→ Stated exercise
Please quote exactly the opening lines of the data, from the first line to the one where "strips by direction." appears.

========================================

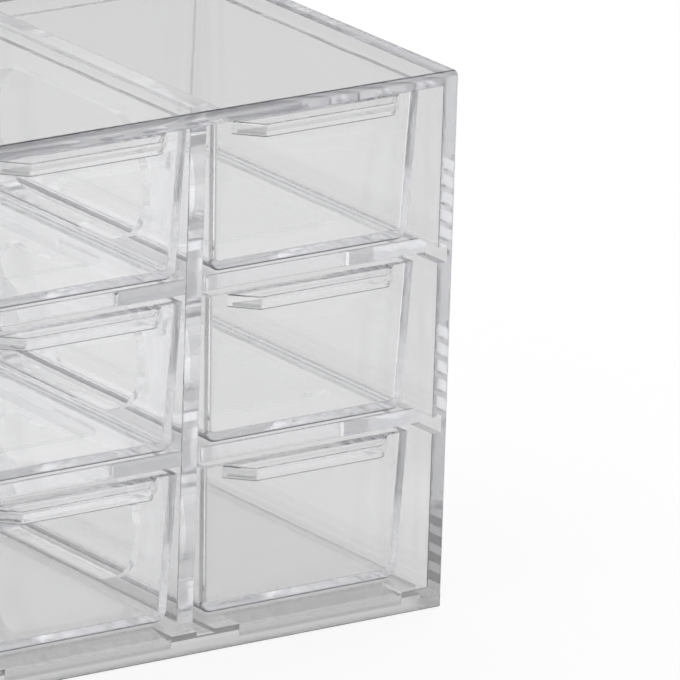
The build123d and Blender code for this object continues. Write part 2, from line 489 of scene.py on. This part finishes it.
class Surround(SharedTree):
    """The brightness of the studio in each direction, as clear plastic bends it in.

    Its input is a place or a direction. LEVELS gives the brightness at heights from 0, the
    horizon and the floor, to 1, straight above. STRIPS are the directions of brighter stretches
    near the horizon. On the floor they fade in between the two distances of CLEAR_RADIUS.
    """

    NAME = "studio_surround"
    INPUTS = (("Direction", VECTOR),)
    OUTPUT = ("Brightness", NUMBER)
    LEVELS = (
        (0.00, 0.63),
        (0.40, 0.63),
        (0.43, 1.20),
        (0.49, 1.20),
        (0.54, 0.20),
        (0.86, 0.20),
        (0.92, 1.50),
    )
    BRIGHTEST = 2.0
    STRIPS = ((0.97, -0.24), (-0.85, 0.53), (-0.34, -0.94))
    STRIP_LEVEL = 0.45
    STRIP_EDGE = (0.86, 0.95)
    CLEAR_RADIUS = (0.12, 0.26)

    @classmethod
    def fill(cls, nodes: bpy.types.Nodes, links: bpy.types.NodeLinks) -> None:
        """Adds the levels by height and the strips by direction.

        Args:
            nodes: Nodes of the group.
            links: Links of the group.
        """
        entry = nodes.new("NodeGroupInput")
        leave = nodes.new("NodeGroupOutput")
        unit = nodes.new("ShaderNodeVectorMath")
        unit.operation = "NORMALIZE"
        split = nodes.new("ShaderNodeSeparateXYZ")
        ramp = nodes.new("ShaderNodeValToRGB")
        stops = ramp.color_ramp.elements
        while len(stops) > 1:
            stops.remove(stops[-1])
        for place, brightness in cls.LEVELS:
            stop = stops[0] if place == 0.0 else stops.new(place)
            stop.position = place
            stop.color = (brightness / cls.BRIGHTEST,) * 3 + (1.0,)
        level = calculation(nodes, "MULTIPLY")
        level.inputs[1].default_value = cls.BRIGHTEST
        links.new(entry.outputs["Direction"], unit.inputs[0])
        links.new(unit.outputs["Vector"], split.inputs[0])
        links.new(split.outputs["Z"], ramp.inputs["Fac"])
        links.new(ramp.outputs["Color"], level.inputs[0])

        reach = nodes.new("ShaderNodeVectorMath")
        reach.operation = "LENGTH"
        near = spread(nodes, cls.CLEAR_RADIUS, (0.0, cls.STRIP_LEVEL))
        links.new(entry.outputs["Direction"], reach.inputs[0])
        links.new(reach.outputs["Value"], near.inputs["Value"])
        total = level.outputs["Value"]
        for strip in cls.STRIPS:
            towards = nodes.new("ShaderNodeVectorMath")
            towards.operation = "DOT_PRODUCT"
            towards.inputs[1].default_value = (*strip, 0.0)
            lobe = spread(nodes, cls.STRIP_EDGE)
            lobe.interpolation_type = "SMOOTHSTEP"
            add = calculation(nodes, "MULTIPLY_ADD")
            links.new(unit.outputs["Vector"], towards.inputs[0])
            links.new(towards.outputs["Value"], lobe.inputs["Value"])
            links.new(lobe.outputs["Result"], add.inputs[0])
            links.new(near.outputs["Result"], add.inputs[1])
            links.new(total, add.inputs[2])
            total = add.outputs["Value"]
        links.new(total, leave.inputs["Brightness"])


@dataclass
class Studio:
    """White studio: a floor that goes over into a white surround, which is the only light.

    Light counts as guided when it has turned many times inside the plates.

    Attributes:
        floor_size: Side of the square floor.
        floor_squares: Squares of the floor along a side.
        floor_drop: How far it lies under the box.
        surround: Brightness of the surround for the light that falls on surfaces.
        shadow: Share of the object's shadow that the floor keeps for the eye.
        floor_shadow: Share of the floor's shadow that shows through the plastic.
        guided: Numbers of turns between which light goes over into guided light.
        floor_glow: Brightness of the floor for guided light, to the box's right and to its left.
        backlight: The same of the surround above the floor.
        glow_places: Where along X, of a place or a direction, right goes over into left.
        long_way: Numbers of turns between which light that goes a long way is evened out.
        evened: How much brighter it then is, for what the surfaces took from it.
    """

    floor_size: float = 6.0
    floor_squares: int = 4
    floor_drop: float = 0.0002
    surround: float = 1.0
    shadow: float = 0.15
    floor_shadow: float = 0.15
    guided: tuple[float, float] = (7.0, 15.0)
    floor_glow: tuple[float, float] = (0.7, 1.1)
    backlight: tuple[float, float] = (0.85, 1.25)
    glow_places: tuple[float, float] = (0.12, -0.04)
    long_way: tuple[float, float] = (20.0, 44.0)
    evened: float = 1.5

    def bent_light(
        self, tree: bpy.types.NodeTree, coordinate: str, glow: tuple[float, float]
    ) -> tuple[bpy.types.NodeSocket, bpy.types.NodeSocket]:
        """Adds the nodes for what the plastic shows of the studio.

        Args:
            tree: Node tree of the floor or of the world.
            coordinate: Output of the texture coordinates that gives the place or direction.
            glow: Brightness for guided light, to the box's right and to its left.

        Returns:
            Brightness, and a mask that is 1 for rays that come out of the plastic.
        """
        nodes, links = tree.nodes, tree.links
        place = nodes.new("ShaderNodeTexCoord")
        studio = placed(nodes, Surround.tree(), {})
        ray = nodes.new("ShaderNodeLightPath")
        turns = spread(nodes, self.long_way, (1.0, self.evened))
        guided = spread(nodes, self.guided)
        along = nodes.new("ShaderNodeSeparateXYZ")
        sideways = spread(nodes, self.glow_places, glow)
        level = nodes.new("ShaderNodeMix")
        bright = calculation(nodes, "MULTIPLY")
        clear = calculation(nodes, "MAXIMUM")
        links.new(place.outputs[coordinate], studio.inputs["Direction"])
        links.new(place.outputs[coordinate], along.inputs[0])
        links.new(along.outputs["X"], sideways.inputs["Value"])
        links.new(ray.outputs["Ray Depth"], turns.inputs["Value"])
        links.new(ray.outputs["Ray Depth"], guided.inputs["Value"])
        links.new(guided.outputs["Result"], level.inputs["Factor"])
        links.new(studio.outputs["Brightness"], level.inputs["A"])
        links.new(sideways.outputs["Result"], level.inputs["B"])
        links.new(level.outputs["Result"], bright.inputs[0])
        links.new(turns.outputs["Result"], bright.inputs[1])
        links.new(ray.outputs["Is Transmission Ray"], clear.inputs[0])
        links.new(ray.outputs["Is Glossy Ray"], clear.inputs[1])
        return bright.outputs["Value"], clear.outputs["Value"]

    def floor(self) -> bpy.types.Object:
        """Makes the floor.

        Returns:
            The floor's object.
        """
        mesh = bpy.data.meshes.new("floor")
        form = bmesh.new()
        bmesh.ops.create_grid(
            form,
            x_segments=self.floor_squares,
            y_segments=self.floor_squares,
            size=self.floor_size / 2,
        )
        form.to_mesh(mesh)
        form.free()
        floor = bpy.data.objects.new("floor", mesh)
        floor.location.z = -self.floor_drop
        bpy.context.scene.collection.objects.link(floor)
        mesh.materials.append(self.floor_finish())
        return floor

    def floor_finish(self) -> bpy.types.Material:
        """Builds the white floor's finish, which keeps a share of the shadow.

        Returns:
            The new material.
        """
        material = bpy.data.materials.new("floor_white")
        material.use_nodes = True
        nodes, links = material.node_tree.nodes, material.node_tree.links
        nodes.clear()
        leave = nodes.new("ShaderNodeOutputMaterial")
        matt = nodes.new("ShaderNodeBsdfDiffuse")
        matt.inputs["Color"].default_value = (1.0, 1.0, 1.0, 1.0)
        white = nodes.new("ShaderNodeEmission")
        seen = nodes.new("ShaderNodeMixShader")
        seen.inputs["Fac"].default_value = 1.0 - self.shadow
        through = nodes.new("ShaderNodeEmission")
        share = calculation(nodes, "MULTIPLY")
        share.inputs[1].default_value = 1.0 - self.floor_shadow
        either = nodes.new("ShaderNodeMixShader")
        brightness, clear = self.bent_light(material.node_tree, "Object", self.floor_glow)
        links.new(brightness, through.inputs["Strength"])
        links.new(clear, share.inputs[0])
        links.new(matt.outputs["BSDF"], seen.inputs[1])
        links.new(white.outputs["Emission"], seen.inputs[2])
        links.new(share.outputs["Value"], either.inputs["Fac"])
        links.new(seen.outputs["Shader"], either.inputs[1])
        links.new(through.outputs["Emission"], either.inputs[2])
        links.new(either.outputs["Shader"], leave.inputs["Surface"])
        return material

    def world(self) -> None:
        """Lights the scene from a white surround."""
        world = bpy.data.worlds.new("surround")
        bpy.context.scene.world = world
        world.use_nodes = True
        nodes, links = world.node_tree.nodes, world.node_tree.links
        nodes.clear()
        leave = nodes.new("ShaderNodeOutputWorld")
        back = nodes.new("ShaderNodeBackground")
        back.inputs["Color"].default_value = (1.0, 1.0, 1.0, 1.0)
        shade = nodes.new("ShaderNodeMix")
        shade.inputs["A"].default_value = self.surround
        brightness, clear = self.bent_light(world.node_tree, "Generated", self.backlight)
        links.new(clear, shade.inputs["Factor"])
        links.new(brightness, shade.inputs["B"])
        links.new(shade.outputs["Result"], back.inputs["Strength"])
        links.new(back.outputs["Background"], leave.inputs["Surface"])


@dataclass
class PhotoCamera:
    """The camera of the photograph, found by fitting the box's edges.

    Attributes:
        azimuth: Angle from straight in front towards the box's left, in degrees.
        elevation: Angle above the horizon, in degrees.
        roll: Turn about the line of sight, in degrees.
        distance: From the target to the camera.
        lens: Focal length, in millimetres.
        sensor: Width of the sensor, in millimetres.
        target: Point at the middle of the picture.
        reach: Nearest and furthest distance that it sees.
    """

    azimuth: float = 35.46
    elevation: float = 17.39
    roll: float = 1.81
    distance: float = 2.874
    lens: float = 688.0
    sensor: float = 36.0
    target: tuple[float, float, float] = (0.0651, -0.05, 0.0672)
    reach: tuple[float, float] = (0.05, 100.0)

    def place(self) -> bpy.types.Object:
        """Makes the camera and sets it as the scene's.

        Returns:
            The camera's object.
        """
        azimuth, elevation = math.radians(self.azimuth), math.radians(self.elevation)
        roll = math.radians(self.roll)
        back = Vector((
            -math.sin(azimuth) * math.cos(elevation),
            -math.cos(azimuth) * math.cos(elevation),
            math.sin(elevation),
        ))
        level = Vector((math.cos(azimuth), -math.sin(azimuth), 0.0))
        upright = back.cross(level)
        right = math.cos(roll) * level + math.sin(roll) * upright
        up = math.cos(roll) * upright - math.sin(roll) * level
        data = bpy.data.cameras.new("camera")
        data.lens = self.lens
        data.sensor_width = self.sensor
        data.clip_start, data.clip_end = self.reach
        camera = bpy.data.objects.new("camera", data)
        bpy.context.scene.collection.objects.link(camera)
        turn = Matrix((right, up, back)).transposed().to_4x4()
        camera.matrix_world = Matrix.Translation(Vector(self.target) + back * self.distance) @ turn
        bpy.context.scene.camera = camera
        return camera


@dataclass
class LightPaths:
    """How far light is followed through the many layers of clear plastic.

    Attributes:
        turns: Most turns inside the plastic.
        scattered: Most turns between matt surfaces.
    """

    turns: int = 80
    scattered: int = 4

    def apply(self) -> None:
        """Sets the scene's light paths and its plain view of colour."""
        cycles = bpy.context.scene.cycles
        cycles.max_bounces = self.turns
        cycles.transmission_bounces = self.turns
        cycles.glossy_bounces = self.turns
        cycles.diffuse_bounces = self.scattered
        cycles.caustics_refractive = True
        cycles.caustics_reflective = False
        bpy.context.scene.view_settings.view_transform = "Standard"


def main() -> None:
    """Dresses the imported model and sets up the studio."""
    logging.basicConfig(level=logging.INFO, format="%(name)s: %(message)s")
    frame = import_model()
    slots = {entry["node"]: Part(entry["material_slot"]) for entry in frame["record"]["subparts"]}
    materials = {finish.part: finish.material() for finish in FINISHES}
    for node, piece in frame["nodes"].items():
        Moulding(node, slots[node]).dress(piece, materials)
    studio = Studio()
    studio.floor()
    studio.world()
    PhotoCamera().place()
    LightPaths().apply()


if __name__ == "__main__":
    main()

========================================

→ Written solution
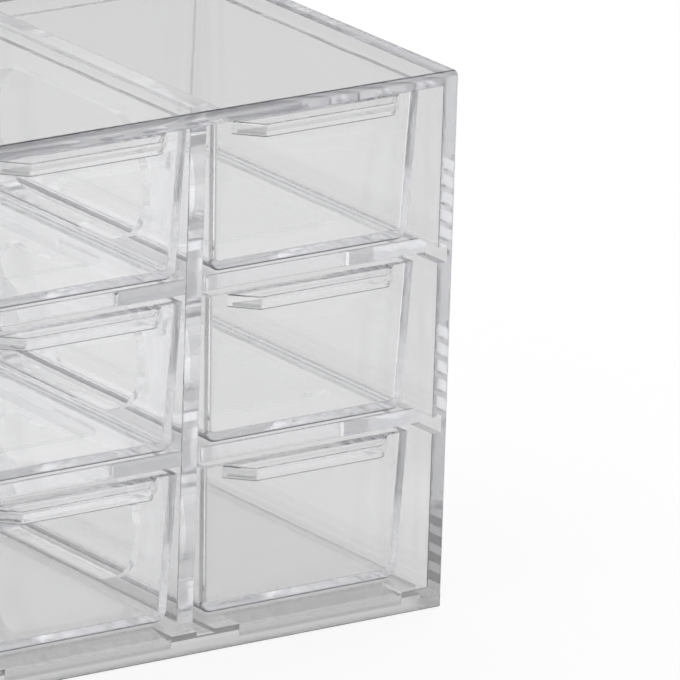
The build123d and Blender code for this object continues. Write part 2, from line 489 of scene.py on. This part finishes it.
class Surround(SharedTree):
    """The brightness of the studio in each direction, as clear plastic bends it in.

    Its input is a place or a direction. LEVELS gives the brightness at heights from 0, the
    horizon and the floor, to 1, straight above. STRIPS are the directions of brighter stretches
    near the horizon. On the floor they fade in between the two distances of CLEAR_RADIUS.
    """

    NAME = "studio_surround"
    INPUTS = (("Direction", VECTOR),)
    OUTPUT = ("Brightness", NUMBER)
    LEVELS = (
        (0.00, 0.63),
        (0.40, 0.63),
        (0.43, 1.20),
        (0.49, 1.20),
        (0.54, 0.20),
        (0.86, 0.20),
        (0.92, 1.50),
    )
    BRIGHTEST = 2.0
    STRIPS = ((0.97, -0.24), (-0.85, 0.53), (-0.34, -0.94))
    STRIP_LEVEL = 0.45
    STRIP_EDGE = (0.86, 0.95)
    CLEAR_RADIUS = (0.12, 0.26)

    @classmethod
    def fill(cls, nodes: bpy.types.Nodes, links: bpy.types.NodeLinks) -> None:
        """Adds the levels by height and the strips by direction.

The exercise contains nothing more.